I have hurts, scabs I keep picking at to ensure the wounds don’t heal. I secretly want gum to stick to the bottom of a couple folk’s shoes, I want their toilets to get stopped up, I want their favorite shirt to get stained. I’m afraid to look over at Mercy, expecting to see Her getting up from my couch right now, heading towards the door, disgusted with me. A weird thing has happened though, a bit of peace has descended, I feel less judged in holding in the secret of my judging. I think Mercy already knew. “Tell me more child,” whispers Mercy.

In the silence of my living room, I explain that these people really hurt me. I don’t wish big hurts on them, I just can’t find forgiveness. I talk about my pesky pastor who keeps preaching about forgiveness and how when I hear him I say ,”La la la la” in my head as I look attentively at him from the front row. Mercy keeps listening. I offer some of my blanket, we get closer. This is a mistake as I begin to think of all the people I have hurt. I deserve huge wads of gum on all of my favorite Tom’s, I really should carry a travel sized plunger with me at all times. I want Mercy to go sit on the other couch but it is too late. I want to hold on to my hurt but it rose like the steam from my coffee, cooled now.

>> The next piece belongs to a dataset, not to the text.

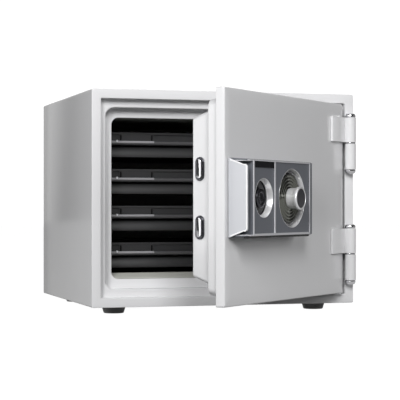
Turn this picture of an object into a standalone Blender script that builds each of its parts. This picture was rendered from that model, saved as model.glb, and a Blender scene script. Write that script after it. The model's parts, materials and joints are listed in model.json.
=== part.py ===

I can’t get back that “first cup in the morning” heat. Damn Mercy is good.

I can’t say I have fully forgiven, I think Mercy and I will need a full pot of coffee, a few more mornings together. I have more to share, Mercy said She will listen. She likes my blanket, prefers to sit with me, snuggled close. I’m not so twitchy now. After we get to know each other better, we can invite Grace in for some scones, for now I need to sit with Her and let the steam rise. It occurs to me that most of my favorite shirts are stained. I wonder if anyone else might want to invite Mercy in for a cup of coffee.  She is free after 6 most mornings.